A sequel to the original Strange Adventures in Infinite Space, Weird Worlds fixes a number of the issues that we had with the original game, but actually derails the concept by removing the sense of urgency. With far more time to roam around space blasting baddies and discovering new planets, the edge is most definitely taken off – yet it’s still a trip worth taking.
As with the previous Infinite Space title, there’s a wacky story in place to tie the action together. After being rejected from the military, you approach a wealthy gangster and strike up a deal with him, giving you the opportunity to zoom around space as long as you return back with your spoils within a set number of years.
Weird Worlds plays out in the exact same manner to Strange Adventures – players click on surrounding planets to forge a path, then act depending on whatever is found there. If you discover treasures, items or strange creatures, these can be put in your cargo hold and sold at the end of the game. If you encounter resistance from enemies, the game switches to a top-down battle arena, and whichever ship makes it out alive is the winner.
Your journey is all about exploring, and the star systems are randomly generated each time you play, meaning that the game can potentially provide endless enjoyment. Discovering new items and events that you hadn’t found before is really entertaining, while taking down hordes of baddies against all odds provides plenty of thrilling action.
A number of key elements have been expanded on since the last game, adding to the content and providing more customisation options. There are now traders to be found on planets who will swap items they have on sale for spoils from your cargo. Far more items and events have also been added to the roster, while you’ve now got the ability to alter how many years your journey lasts.

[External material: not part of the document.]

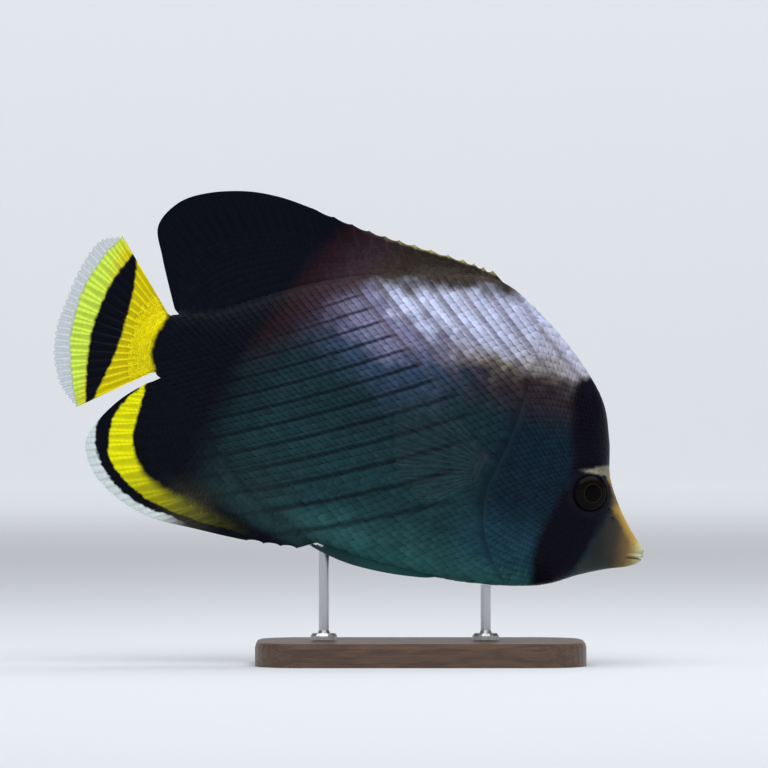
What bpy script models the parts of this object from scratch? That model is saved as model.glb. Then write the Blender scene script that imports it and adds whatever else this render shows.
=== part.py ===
"""Life-size still model of an Indian vagabond butterflyfish, nose down, on a plain two-rod display stand.

The fish is drawn in its own axes: aft is the distance behind the snout tip along the body, up is the height
above the body's axis, and side is the distance towards its left. Lengths are in metres, written as millimetres
times MM. The origin is the middle of the base's underside, +X is the way the fish faces and +Z is up.
"""

import math

import bmesh
import bpy
from mathutils import Vector

MM = 0.001
GAP = 0.3 * MM

# Pose
PITCH = math.radians(15)
BALANCE_AFT = 64.3 * MM
TAIL_SWAY = 3.2 * MM
SWAY_START = 84 * MM

# Body
STANDARD_LENGTH = 132.3 * MM
TOTAL_LENGTH = 160.0 * MM
WIDEST = -0.14
GILL_TOP = 8.0
GILL_BULGE = 7.45
GILL_LEVEL = -0.15
GILL_BOTTOM = 5.2
TAIL_ROOT = 13.4
GILL_STEP = 0.45 * MM

# Stations down the body, in mm: where its upper edge is (aft, up), where its lower edge is, and half its width.
STATIONS = (
    (0.0, -19.0, 0.9, -22.4, 1.5),
    (2.2, -17.2, 3.6, -24.0, 2.6),
    (5.6, -13.9, 9.0, -26.2, 4.0),
    (9.8, -8.9, 15.2, -29.4, 5.9),
    (13.6, -2.6, 21.8, -33.4, 7.8),
    (16.0, 5.8, 29.0, -35.9, 9.3),
    (20.3, 15.3, 36.6, -37.5, 10.3),
    (29.0, 24.0, 45.0, -38.7, 11.0),
    (40.4, 32.0, 54.4, -39.3, 11.3),
    (53.0, 37.9, 65.0, -39.5, 11.1),
    (67.0, 36.4, 76.0, -39.2, 10.3),
    (81.5, 32.4, 87.6, -37.0, 8.9),
    (95.5, 26.6, 98.6, -31.6, 7.2),
    (108.4, 19.4, 109.6, -23.6, 5.4),
    (120.4, 12.2, 120.8, -14.0, 3.7),
    (132.3, 7.7, 132.3, -7.2, 2.5),
)

# Eye
EYE_AFT = 17.8 * MM
EYE_UP = -8.3 * MM
EYE_SIDE = 6.5 * MM
EYE_RADIUS = 5.0 * MM
EYE_DEPTH = 2.8 * MM
EYE_TURN = math.radians(22)
EYE_RAISE = math.radians(4)
EYE_CENTRE = (EYE_AFT, EYE_SIDE, EYE_UP)
ORBIT_RIM = 0.5 * MM

# Mouth and nostrils
MOUTH_AFT = 4.6 * MM
MOUTH_UP = -20.9 * MM
MOUTH_DROP = 0.9 * MM
MOUTH_OPEN = 0.55 * MM
LIP = 0.4 * MM
NOSTRILS = ((11.9 * MM, 4.9 * MM, -11.0 * MM, 0.55 * MM), (10.3 * MM, 4.4 * MM, -13.0 * MM, 0.45 * MM))
NOSTRIL_DEPTH = 1.1 * MM

# Median fins
SHEATH = 1.15 * MM
MEMBRANE = 0.28 * MM
FIN_ROW_COUNT = 8
SPINE_COUNT = 13
SPINY_START = 52.6 * MM
SOFT_START = 94.0 * MM
SOFT_END = 130.2 * MM
SOFT_RAY_COUNT = 24
ANAL_START = 81.3 * MM
ANAL_SOFT_START = 90.0 * MM
ANAL_END = 130.6 * MM
ANAL_SPINE_COUNT = 3
ANAL_RAY_COUNT = 20
CAUDAL_RAY_COUNT = 17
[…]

Games can play out between 15-45 minutes, depending on your chosen options.
The combat feels a little easier this time around, solving one of our issues with the last game. You’re much more likely to win a fight now, hence it’s worth diving in all guns blazing rather than dodging around any problems. Of course, Weird Worlds looks far prettier than Strange Adventures too, especially the space battles.

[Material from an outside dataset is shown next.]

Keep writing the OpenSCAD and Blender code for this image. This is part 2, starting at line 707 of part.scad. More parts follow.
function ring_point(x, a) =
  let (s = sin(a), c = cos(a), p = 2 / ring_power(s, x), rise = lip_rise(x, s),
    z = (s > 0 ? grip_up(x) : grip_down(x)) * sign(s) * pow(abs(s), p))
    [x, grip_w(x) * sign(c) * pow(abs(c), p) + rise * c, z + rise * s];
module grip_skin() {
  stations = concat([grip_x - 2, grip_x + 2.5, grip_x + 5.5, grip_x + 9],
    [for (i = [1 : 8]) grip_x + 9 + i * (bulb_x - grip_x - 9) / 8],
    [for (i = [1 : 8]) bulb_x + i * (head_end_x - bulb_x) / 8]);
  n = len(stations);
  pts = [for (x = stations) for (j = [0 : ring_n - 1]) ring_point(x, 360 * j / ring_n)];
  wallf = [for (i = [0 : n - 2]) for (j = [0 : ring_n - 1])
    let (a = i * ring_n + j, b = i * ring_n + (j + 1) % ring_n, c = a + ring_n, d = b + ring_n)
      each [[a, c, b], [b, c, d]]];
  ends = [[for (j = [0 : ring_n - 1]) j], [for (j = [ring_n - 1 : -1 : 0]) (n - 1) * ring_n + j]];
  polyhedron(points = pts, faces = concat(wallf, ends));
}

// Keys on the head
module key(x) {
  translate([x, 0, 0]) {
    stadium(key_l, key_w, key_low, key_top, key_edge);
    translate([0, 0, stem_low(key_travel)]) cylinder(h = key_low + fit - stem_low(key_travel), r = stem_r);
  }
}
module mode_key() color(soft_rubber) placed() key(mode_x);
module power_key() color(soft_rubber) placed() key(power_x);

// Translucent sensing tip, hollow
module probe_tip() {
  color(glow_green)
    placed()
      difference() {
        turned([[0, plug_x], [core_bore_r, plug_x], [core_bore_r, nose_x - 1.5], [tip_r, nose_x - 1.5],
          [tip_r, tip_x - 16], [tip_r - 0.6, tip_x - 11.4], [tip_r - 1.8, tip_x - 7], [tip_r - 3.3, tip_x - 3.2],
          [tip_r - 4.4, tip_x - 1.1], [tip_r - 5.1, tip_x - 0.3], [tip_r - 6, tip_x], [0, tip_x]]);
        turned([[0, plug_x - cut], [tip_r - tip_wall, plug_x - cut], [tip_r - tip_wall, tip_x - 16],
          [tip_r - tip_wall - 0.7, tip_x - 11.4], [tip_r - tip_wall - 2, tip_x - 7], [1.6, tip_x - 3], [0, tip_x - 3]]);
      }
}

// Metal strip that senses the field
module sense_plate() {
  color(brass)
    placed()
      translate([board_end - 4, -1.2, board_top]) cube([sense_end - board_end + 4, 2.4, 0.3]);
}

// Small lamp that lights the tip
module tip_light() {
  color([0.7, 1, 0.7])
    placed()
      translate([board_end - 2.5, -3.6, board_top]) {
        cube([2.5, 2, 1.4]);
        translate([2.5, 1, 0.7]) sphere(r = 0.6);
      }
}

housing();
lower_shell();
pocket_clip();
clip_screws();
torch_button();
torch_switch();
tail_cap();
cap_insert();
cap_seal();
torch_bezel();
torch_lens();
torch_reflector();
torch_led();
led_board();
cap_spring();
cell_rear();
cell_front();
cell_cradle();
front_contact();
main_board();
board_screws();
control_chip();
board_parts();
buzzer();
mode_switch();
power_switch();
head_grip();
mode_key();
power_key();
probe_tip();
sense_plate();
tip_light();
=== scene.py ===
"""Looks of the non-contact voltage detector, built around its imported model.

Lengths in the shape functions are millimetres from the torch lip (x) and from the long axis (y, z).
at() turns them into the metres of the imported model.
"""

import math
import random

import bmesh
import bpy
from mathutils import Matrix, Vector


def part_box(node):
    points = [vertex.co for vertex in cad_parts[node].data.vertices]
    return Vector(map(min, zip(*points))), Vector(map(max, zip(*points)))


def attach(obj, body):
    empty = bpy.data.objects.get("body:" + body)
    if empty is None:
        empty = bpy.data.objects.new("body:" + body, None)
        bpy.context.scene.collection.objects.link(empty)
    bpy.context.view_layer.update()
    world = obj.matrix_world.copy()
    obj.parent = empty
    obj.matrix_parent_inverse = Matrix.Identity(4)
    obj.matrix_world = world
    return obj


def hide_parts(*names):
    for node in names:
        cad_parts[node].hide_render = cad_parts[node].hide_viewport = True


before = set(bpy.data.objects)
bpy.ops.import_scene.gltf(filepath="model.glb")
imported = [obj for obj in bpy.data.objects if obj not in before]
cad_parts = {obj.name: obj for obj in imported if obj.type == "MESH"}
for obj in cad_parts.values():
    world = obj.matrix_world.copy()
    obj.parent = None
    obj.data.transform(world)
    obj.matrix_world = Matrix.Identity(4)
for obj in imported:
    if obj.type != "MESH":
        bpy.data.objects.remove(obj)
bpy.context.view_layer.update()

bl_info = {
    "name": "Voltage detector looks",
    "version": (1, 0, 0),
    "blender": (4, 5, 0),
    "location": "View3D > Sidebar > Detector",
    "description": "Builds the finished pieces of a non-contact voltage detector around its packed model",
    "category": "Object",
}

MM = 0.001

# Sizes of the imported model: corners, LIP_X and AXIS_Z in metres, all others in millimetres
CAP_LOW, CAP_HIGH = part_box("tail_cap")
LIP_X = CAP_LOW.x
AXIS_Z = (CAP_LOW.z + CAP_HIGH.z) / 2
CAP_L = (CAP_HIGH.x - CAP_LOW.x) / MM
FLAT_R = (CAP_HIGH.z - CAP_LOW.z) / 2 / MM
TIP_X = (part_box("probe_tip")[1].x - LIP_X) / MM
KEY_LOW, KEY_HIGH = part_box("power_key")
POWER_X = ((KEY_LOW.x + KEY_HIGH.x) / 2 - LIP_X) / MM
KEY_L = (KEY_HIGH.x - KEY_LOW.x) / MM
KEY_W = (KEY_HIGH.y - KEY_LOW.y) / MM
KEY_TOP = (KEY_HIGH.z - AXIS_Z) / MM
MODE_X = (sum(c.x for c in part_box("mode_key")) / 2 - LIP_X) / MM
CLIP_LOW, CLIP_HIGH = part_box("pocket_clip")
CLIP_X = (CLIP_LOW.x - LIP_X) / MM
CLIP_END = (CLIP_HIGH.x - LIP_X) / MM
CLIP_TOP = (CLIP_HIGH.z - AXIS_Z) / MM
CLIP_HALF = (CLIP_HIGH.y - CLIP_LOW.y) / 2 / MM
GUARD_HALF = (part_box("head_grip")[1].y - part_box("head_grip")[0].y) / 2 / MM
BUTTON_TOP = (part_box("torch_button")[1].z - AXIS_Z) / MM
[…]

While Weird Worlds does a great job of fixing some of the problems we encountered with Strange Adventures, it also introduces a number of its own. There was a constant nagging in the back of our heads throughout play, as we couldn’t shake the feeling that this is more Strange Adventures 1.5 than a true sequel. Not enough has been altered for us to recommend that avid Infinite Space diehards move across to the latest version.
The timescale during play is also quite an issue – you’re given far more time to complete your journey in this sequel, even when you’ve set it to 10 years. While it’s great that we now have the option to set the time limit, 10 years is in fact the minimum, and we would have liked to have set it even lower than this and created that great sense of urgency from the original game.
Weird Worlds: Return to Infinite Space is a great game, but not a great sequel. If you’ve already plugged hours of play into the original Infinite Space, this voyage will be all too familiar. However, as a starting point, Weird Worlds is definitely worth a pop. Make sure you grab a copy of the demo.